Pragmatiquement parlant, une nation terrestre n’a pas besoin de la mer pour exister, là ou une thalassocratie, forcément avec une base terrestre, est dépendante de l’espace maritime, ce qui est aussi bien une force qu’une faiblesse clairement visible qui peut se retourner contre elle. Développer une marine qui requiert des installations portuaires nécessite des moyens et n’est donc pas à la portée de n’importe quelle puissance. C’est donc qu’il faut bien souvent être déjà une puissance terrestre intermédiaire ou majeure pour pouvoir se lancer sur les espaces maritimes. La mer comme espace à contrôler est donc totalement dépendante de la terre, l’inverse n’étant pas vrai. En se développant sur mer, c’est un peu comme se développer en bourse. Mais ici, on met en jeu de la puissance qui pourrait être utile sur terre, on agit donc en fonction du contexte, de ses ressources, de sa démographie et de la géographie de son pays. Tous ces éléments sont ensuite mis en « bourse » ici dans la construction d’une flotte, la mise en place de contrats, les biens à l’import ou à l’export etc. en calculant bien que le retour sur investissement soit réel et donc multiplie la puissance de base. En résumé, il faut voir le rapport terre-mer comme une complémentarité, la mer est un multiplicateur de puissance mais il faut quelque chose à multiplier à la base. Une thalassocratie n’est pas aussi puissante en force brute en comparaison à une puissance terrestre, mais elle dispose de meilleurs moyens de projection tout autant utile si bien utilisés. Il faut cependant retenir qu’une puissance terrestre peut très bien à son tour se doter d’une puissance maritime et donc l’emporter, un exemple ici avec Sparte qui défait Athènes lors de la guerre du Péloponnèse après s’être doté d’une flotte ou encore Rome développant sa marine de guerre lors des guerres puniques contre Carthage.

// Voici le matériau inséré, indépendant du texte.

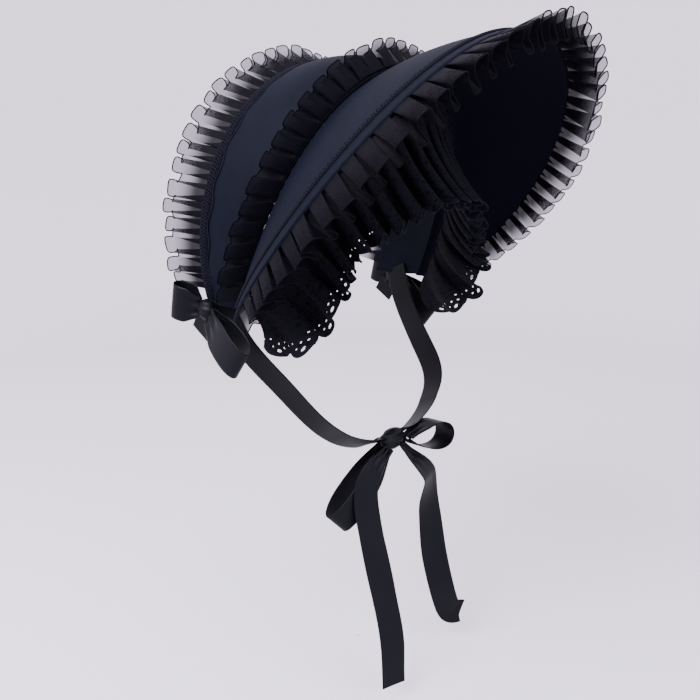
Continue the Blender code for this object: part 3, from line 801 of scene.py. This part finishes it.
def make_rear_braid():
    """The lace braid along the crown band's rear edge: a plait, picots on its front side and a cord in
    scallops beyond them."""

    def centre(stations):
        return (REAR_BRAID_INSET + 0.38 * REAR_BRAID_WIDTH) / crown_length(stations)

    lines = braid_lines(crown_point, crown_length, centre, REAR_BRAID)
    stations = np.linspace(-REAR_BRAID["reach"], REAR_BRAID["reach"], 1400)
    arc = path_length(crown_point(stations, 0 * stations))
    scallops = np.abs(np.cos(math.pi * arc / REAR_SCALLOPS["pitch"])) ** 2
    picots = np.abs(np.sin(math.pi * arc / REAR_PICOTS["pitch"]))
    for trim, wave in ((REAR_SCALLOPS, -scallops), (REAR_PICOTS, picots)):
        out = REAR_BRAID_INSET + trim["out"] + trim["depth"] * wave
        across = out / crown_length(stations)
        lines.append(trim_line(crown_point, stations, across, REAR_TRIM_LIFT, trim["radius"]))
    make_cords("rear_braid_lace", lines, ["rear_braid"])


def make_brim_braid():
    """The narrow lace braid on the brim, set back from the rim: a plait with picots behind it."""

    def centre(stations):
        inset = BRIM_BRAID_INSET + 0.4 * BRIM_BRAID_WIDTH
        return 1 - np.minimum(inset / brim_length(stations), 0.5)

    lines = braid_lines(brim_point, brim_length, centre, BRIM_BRAID)
    stations = np.linspace(-BRIM_BRAID["reach"], BRIM_BRAID["reach"], 2400)
    arc = path_length(brim_point(stations, 1 + 0 * stations))
    picots = np.abs(np.sin(math.pi * arc / BRIM_PICOTS["pitch"])) ** 0.7
    out = BRIM_PICOTS["out"] + BRIM_PICOTS["depth"] * picots
    across = centre(stations) - out / brim_length(stations)
    lines.append(trim_line(brim_point, stations, across, BRIM_TRIM_LIFT, BRIM_PICOTS["radius"]))
    make_cords("brim_braid_lace", lines, ["brim_braid"])


def smooth_route(points, steps):
    """A smooth curve through route points, at even steps of the route's numbering."""
    points = np.asarray(points, float)
    padded = np.concatenate([2 * points[:1] - points[1:2], points, 2 * points[-1:] - points[-2:-1]])
    where = np.linspace(0, len(points) - 1, steps + 1)
    index = np.minimum(where.astype(int), len(points) - 2)
    t = (where - index)[:, None]
    a, b, c, d = (padded[index + k] for k in range(4))
    return 0.5 * (2 * b + (c - a) * t + (2 * a - 5 * b + 4 * c - d) * t**2 + (3 * b - a - 3 * c + d) * t**3)


def off_knot(points, knot):
    """How far points lie outside a knot's rounded surface, near enough for points that are close to it."""
    scaled = (points - knot["centre"]) / knot["size"]
    reach = np.linalg.norm(scaled, axis=-1)
    return reach * (reach - 1) / np.linalg.norm(scaled / knot["size"], axis=-1)


def seated(line, breadth, width, knot, end, share):
    """A ribbon's middle line moved towards its knot until its gathered end is tucked in. end is the point
    that is tucked, and share is how much of the move each point makes."""
    way = unit(knot["centre"] - line[end])
    across = np.linspace(-0.5, 0.5, 9)[:, None] * width
    near, far = -2 * CLOTH_WALL, knot["size"].max() + RIBBON_WIDTH
    for _ in range(24):
        middle = (near + far) / 2
        moved = line + middle * share[:, None] * way
        points = moved[:, None] + 0.5 * across * breadth[:, None]
        if off_knot(points, knot).min() > -TUCK:
            near = middle
        else:
            far = middle
    return line + near * share[:, None] * way


def make_ribbon(name, line, breadth, width, pinch, cup, node, seed):
    """A satin ribbon over its middle line. It is drawn in and creases lengthwise where pinch is above 0, and
    it waves softly elsewhere. Its cross-section is cupped a little."""
    across = np.linspace(-0.5, 0.5, 17)
    facing = np.cross(breadth, unit(np.gradient(line, axis=0)))
    held = width * (1 - RIBBON_GATHER * pinch)
    crease = RIBBON_CREASE * pinch[:, None] * np.cos(TURN * 2.5 * across)
    bowl = cup * (4 * across**2 - 1) * width
    spread = (held[:, None] * across)[..., None] * breadth[:, None]
    grid = line[:, None] + spread + (crease + bowl)[..., None] * facing[:, None]
    arc = flat_sizes(grid)[..., 0]
    wave = RIBBON_WAVE * np.sin(arc / 0.009 + seed) * (1 - pinch[:, None])
    grid = grid + wave[..., None] * facing[:, None]
    piece = make_cloth(name, grid, "satin", RIBBON_WALL, 0.0, [node])


def along_route(rows, columns, start, span, facing, steps, knot, end, reach):
    """A ribbon's middle line and breadth from a route table, seated at its knot; end is 0 where the route
    starts at the knot and -1 where it ends there, and reach is the share of the route that seating moves."""
    route = [start + np.array([row[c] for c in columns]) * span for row in rows]
    line = smooth_route(route, steps)
    breadth = unit(np.cross(unit(np.gradient(line, axis=0)), smooth_route(facing, steps)))
    away = np.abs(np.linspace(0, 1, steps + 1) - (end != 0))
    share = smoothstep(1 - away / reach, 0, 1)
    return seated(line, breadth, RIBBON_WIDTH, knot, end, share), breadth


def make_loop(name, start, loop, way, opening_way, width, knot, node, seed):
    """A bow's loop: a teardrop that leaves its knot, turns at its tip and comes back, pinched there."""
    out = unit(way)
    opening_way = np.asarray(opening_way, float)
    opening_way = unit(opening_way - out * (out @ opening_way))
    turn = np.radians(np.linspace(16, 344, 97))
    reach = loop["length"] * (1 - np.cos(turn)) / 2
    spread = 0.65 * loop["opening"] * np.sin(turn) * np.sin(turn / 2)
    line = np.asarray(start) + (reach - reach[0])[:, None] * out + spread[:, None] * opening_way
    breadth = np.broadcast_to(unit(np.cross(out, opening_way)), line.shape)
    line = seated(line, breadth, width, knot, 0, np.ones(len(line)))
    pinch = 1 - smoothstep(reach - reach[0], 0.0, 0.42 * loop["length"])
    make_ribbon(name, line, breadth, width, pinch, 0.0, node, seed)


def make_knot(name, knot, node, wraps):
    """A knot: a rounded lump of ribbon, drawn in along its creases where the ribbon wraps it."""
    rows, columns = 41, 64
    up = np.linspace(0.02, math.pi - 0.02, rows)[:, None]
    round_it = np.linspace(0, TURN, columns + 1)[None, :]
    crease = 1 + 0.055 * np.cos(wraps * up + 0.9 * np.sin(round_it)) * np.sin(up) ** 2
    level = np.sin(up)
    ball = np.stack([level * np.cos(round_it), level * np.sin(round_it), np.cos(up) + 0 * round_it], axis=-1)
    grid = (knot["centre"] + crease[..., None] * ball * knot["size"])[:, :-1]
    index = np.arange(rows * columns).reshape(rows, columns)
    after = np.roll(index, -1, axis=1)
    quads = np.stack([index[:-1], index[1:], after[1:], after[:-1]], axis=-1).reshape(-1, 4)
    k = np.arange(columns // 2 - 1)
    cap = np.stack([k, k + 1, columns - 2 - k, columns - 1 - k], axis=-1)
    quads = np.concatenate([quads, cap, index[-1, 0] + cap[:, ::-1]])
    uv = np.stack([0.02 * round_it[:, :-1] + 0 * up, 0.01 * up + 0 * round_it[:, :-1]], axis=-1)
    make_piece(name, grid, quads, "satin", uv, nodes=[node])


def mirrored(vector, side):
    """A direction or point given for the wearer's left, turned over to the right where side is -1."""
    return np.array([side * vector[0], vector[1], vector[2]])


def side_knot(side):
    """The side knot sits outside the crown band's lower end, towards the rear."""
    here, outward, _ = surface_frame(crown_point, np.array([SIDE_KNOT_STATION * side]), np.array([0.30]))
    stand_off = CROWN_WALL + SIDE_KNOT_STAND_OFF + 0.75 * SIDE_KNOT_RADIUS
    return dict(
        centre=(here + stand_off * outward)[0] - np.array([0.0, 0.0, SIDE_KNOT_DROP]),
        size=np.array([0.75 * SIDE_KNOT_RADIUS, SIDE_KNOT_RADIUS, SIDE_KNOT_RADIUS]),
    )


def make_side_bow(side, word):
    """The bow at one ear: a knot, a loop to the rear, a loop to the front and a short cut end."""
    knot = side_knot(side)
    make_knot(f"side_bow_knot_satin_{word}", knot, f"side_bow_knot_{word}", 9)
    clear = SIDE_KNOT_RADIUS + 2 * SEWN_GAP
    sideways = mirrored((1.0, 0.0, 0.0), side)
    for which, loop in (("rear", SIDE_REAR_LOOP), ("front", SIDE_FRONT_LOOP)):
        way = unit(mirrored(loop["way"], side))
        start = knot["centre"] + clear * way + 0.002 * sideways
        name, node = f"side_bow_{which}_loop_satin_{word}", f"side_bow_{which}_loop_{word}"
        make_loop(name, start, loop, way, sideways, SIDE_RIBBON_WIDTH, knot, node, 1.0)
    way = unit(mirrored(SIDE_END_WAY, side))
    start = knot["centre"] + 0.9 * clear * way - 0.003 * sideways
    line = start + np.linspace(0, 1, 25)[:, None] * SIDE_END_LENGTH * way
    breadth = np.broadcast_to(unit(np.cross(way, sideways)), line.shape)
    line = seated(line, breadth, SIDE_END_WIDTH, knot, 0, np.ones(25))
    pinch = 1 - smoothstep(np.linspace(0, 1, 25), 0.0, 0.4)
    name, node = f"side_bow_end_satin_{word}", f"side_bow_end_{word}"
    make_ribbon(name, line, breadth, SIDE_END_WIDTH, pinch, 0.0, node, 2.0)


def chin_knot():
    """The chin knot hangs on the midline, below and in front of the crown's ends."""
    return dict(
        centre=np.array([0.0, FRONT_END[0] - CHIN_REACH, FRONT_END[1] - CHIN_DROP]),
        size=CHIN_KNOT_RADIUS * np.array([1.5, 0.8, 1.0]),
    )


def make_tie(side, word):
    """The ribbon from the crown band's end, down the cheek and under the chin to the chin knot."""
    knot = chin_knot()
    band_end = crown_point(np.array([1.0]), np.array([TIE_STATION]))[0]
    start = mirrored(band_end + np.array([0.5 * CROWN_WALL, 0.0, TIE_OVERLAP]), side)
    end = knot["centre"] + mirrored((1.5 * CHIN_KNOT_RADIUS + 2 * SEWN_GAP, 0.004, 0.002), side)
    cheek, under = mirrored((1.0, 0.0, 0.0), side), np.array([0.0, -0.5, -0.87])
    facing = [cheek, cheek, 0.8 * cheek + 0.4 * under, 0.4 * cheek + 0.7 * under, under, under]
    columns = ("across", "forward", "down")
    line, breadth = along_route(TIE_ROUTE, columns, start, end - start, facing, 140, knot, -1, 0.4)
    share = np.linspace(0, 1, 141)
    pinch = 1.5 * smoothstep(share, 0.88, 1.0)
    make_ribbon(f"tie_satin_{word}", line, breadth, RIBBON_WIDTH, pinch, 0.012, f"tie_{word}", 3.0)


def make_chin_bow():
    """The bow under the chin: a knot, two loops and two long tails."""
    knot = chin_knot()
    make_knot("chin_knot_satin", knot, "chin_knot", 9)
    for word, loop in CHIN_LOOPS.items():
        start = knot["centre"] + CHIN_KNOT_RADIUS * np.array(loop["start"])
        name, node = f"chin_loop_satin_{word}", f"chin_loop_{word}"
        way, opening_way = loop["way"], loop["opening_way"]
        make_loop(name, start, loop, way, opening_way, RIBBON_WIDTH, knot, node, 4.0)
    for word, rows in TAILS.items():
        turn = np.radians([row["turn"] for row in rows])
        facing = np.stack([-np.sin(turn), -np.cos(turn), 0 * turn], axis=-1)
        span = np.array([1.0, -1.0, -1.0])
        columns = ("left", "forward", "down")
        line, breadth = along_route(rows, columns, knot["centre"], span, facing, 150, knot, 0, 0.20)
        pinch = 1.5 * (1 - smoothstep(np.linspace(0, 1, 151), 0.0, 0.16))
        name, node = f"tail_satin_{word}", f"tail_{word}"
        make_ribbon(name, line, breadth, RIBBON_WIDTH, pinch, 0.010, node, 5.0)


def make_stage():
    """A round sweep of backdrop paper: a floor that curves up into a wall."""
    floor, radius, corner, height = -0.447, 1.55, 0.5, 2.4
    bend = np.linspace(0, math.pi / 2, 16)
    flat = np.linspace(0.2, radius - corner, 5)
    away = np.concatenate([[0.001], flat, radius - corner + corner * np.sin(bend), [radius]])
    level = np.concatenate([[0], 0 * flat, corner * (1 - np.cos(bend)), [height]])
    turn = np.linspace(0, TURN, 97)
    away, level = away[:, None], floor + level[:, None] + 0 * turn
    grid = np.stack([away * np.cos(turn), away * np.sin(turn), level], axis=-1)
    mesh = bpy.data.meshes.new("backdrop")
    mesh.from_pydata(grid.reshape(-1, 3).tolist(), [], grid_faces(*grid.shape[:2])[:, ::-1].tolist())
    mesh.materials.append(seamless_paper())
    mesh.shade_smooth()
    backdrop = bpy.data.objects.new("backdrop", mesh)
    bpy.context.scene.collection.objects.link(backdrop)
    # The cloth's own scattered light sees the pale world through the paper, which leaves less noise on it
    backdrop.visible_diffuse = backdrop.visible_glossy = backdrop.visible_shadow = False


def area_light(name, place, aim, size, power, code):
    """A soft square light."""
    data = bpy.data.lights.new(name, "AREA")
    data.size = size
    data.energy = power
    data.color = linear(code)[:3]
    light = bpy.data.objects.new(name, data)
    light.location = place
    light.rotation_euler = (Vector(aim) - Vector(place)).to_track_quat("-Z", "Y").to_euler()
    bpy.context.scene.collection.objects.link(light)


def make_lights():
    """A large key light above the camera's left, a weak fill, and a pale world that is brighter above."""
    area_light("key", (-1.0, 0.05, 0.75), (0, 0, -0.12), size=0.9, power=34, code="#fffaff")
    area_light("fill", (-0.1, -1.15, 0.35), (0, 0, -0.15), size=0.9, power=9, code="#f4f2ff")
    world = bpy.data.worlds.new("studio")
    world.use_nodes = True
    tree = world.node_tree
    tree.nodes["Background"].inputs["Color"].default_value = linear("#efe9f6")
    place = add(tree, "ShaderNodeTexCoord")
    parts = add(tree, "ShaderNodeSeparateXYZ", {"Vector": place.outputs["Generated"]})
    heights = {"Value": parts.outputs["Z"], "From Min": -1.0, "To Min": 1.5, "To Max": 1.66}
    strength = add(tree, "ShaderNodeMapRange", heights)
    tree.links.new(strength.outputs["Result"], tree.nodes["Background"].inputs["Strength"])
    bpy.context.scene.world = world


def make_camera():
    """The photograph's point of view."""
    heading, pitch = math.radians(CAMERA_HEADING), math.radians(CAMERA_PITCH)
    level = math.cos(pitch)
    ahead = Vector((math.sin(heading) * level, math.cos(heading) * level, -math.sin(pitch)))
    data = bpy.data.cameras.new("camera")
    data.lens = CAMERA_LENS
    data.sensor_width = CAMERA_LENS
    data.clip_start, data.clip_end = 0.01, 20.0
    camera = bpy.data.objects.new("camera", data)
    camera.location = CAMERA_PLACE
    camera.rotation_euler = ahead.to_track_quat("-Z", "Y").to_euler()
    bpy.context.scene.collection.objects.link(camera)
    bpy.context.scene.camera = camera


make_camera()
make_stage()
make_lights()
make_crown_band()
make_brim()
make_ruffles()
make_frill_half("lace_frill_right", 0.0, 0.5)
make_frill_half("lace_frill_left", 0.5, 1.0)
make_frill_cords()
make_rear_braid()
make_brim_braid()
for wearer_side, side_word in ((-1, "right"), (1, "left")):
    make_side_bow(wearer_side, side_word)
    make_tie(wearer_side, side_word)
make_chin_bow()
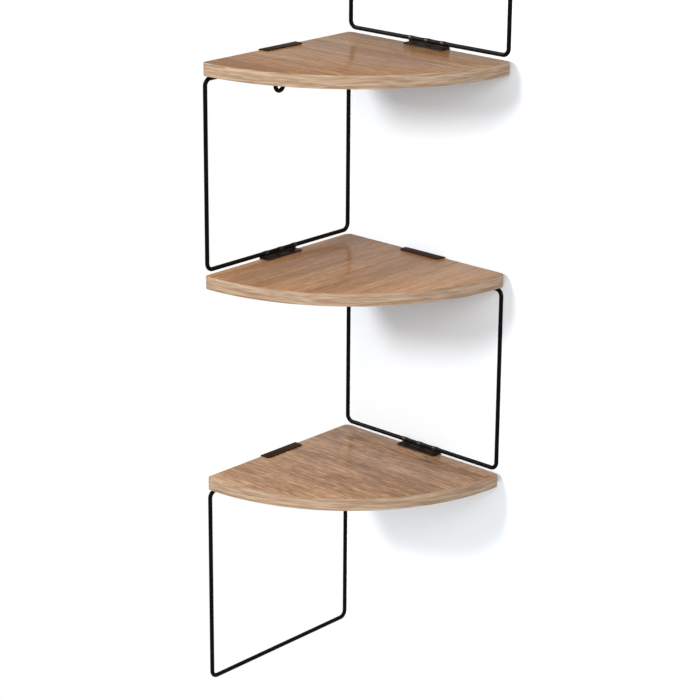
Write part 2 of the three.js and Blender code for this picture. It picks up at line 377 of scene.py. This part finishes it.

L’Etat-Continent comme puissance maritime contemporaine
Le Royaume-Uni, a toujours davantage brillé par son outil maritime que terrestre ou alors avec la judicieuse combinaison des deux. Ce modèle d’une puissance fortement délocalisée par rapport à son cœur territorial s’est effondré au XXe siècle au profit du modèle de l’Etat-Continent, incarné par les Etats-Unis (qui triomphent sur le rival maritime nippon[2]) ou l’URSS. L’époque contemporaine a ainsi vu l’émergence de superpuissance mondiale, terrestre et maritime. C’est un cas de figure similaire qui se présente aujourd’hui avec la Chine (qu’on pourrait qualifier d’Etat-Continent), 2e flotte de guerre en tonnage dernière les Etats-Unis, première en nombre de bâtiments, en plus d’être une puissance terrestre majeure. Pour autant, il n’est pas nécessaire d’être un Etat-Continent pour entretenir et justifier de l’intérêt géopolitique des espaces maritimes. En plus, les avancées technologiques en matière de systèmes de missiles ou de détection, font que l’image de la marine de guerre évolue constamment et sa puissance n’est pas nécessairement proportionnelle à son tonnage. Une marine nombreuse peu rapidement se transformer en gouffre financier non opérationnel la moitié de l’année si l’on compte les périodes de maintenances. Comme souvent, le tout est simplement une question d’équilibre et d’organisation, de moyens et d’objectif.
[1] Lire pour cela son ouvrage majeur de 1892, The Influence of Sea Power upon History, 1660-1783
[2] Encore une référence directe à la pensée d’Alfred Mahan, précurseur en son temps qui désigne le Japon comme une puissance maritime majeure de son temps (XIXe-XXe siècle) au côté du Royaume-Unis. Propos confirmé avec la formation de l’Empire du Japon et sa politique expansionniste à compter de 1895 puis la victoire maritime de Tsushima en 1905. Les œuvres de Mahan ont d’ailleurs inspiré nombre d’officiers supérieurs japonais dans le développement de la doctrine de la bataille décisive Kantai Kessen (supériorité du cuirassé pour détruire la marine adverse en une bataille). Une doctrine qui s’avérera hors de son temps lors de la Seconde Guerre mondiale où l’aéronaval et le porte-avions supplantent le cuirassé et où les Etats-Unis se relèvent de l’attaque “décisive” de Pearl Harbor en 1941.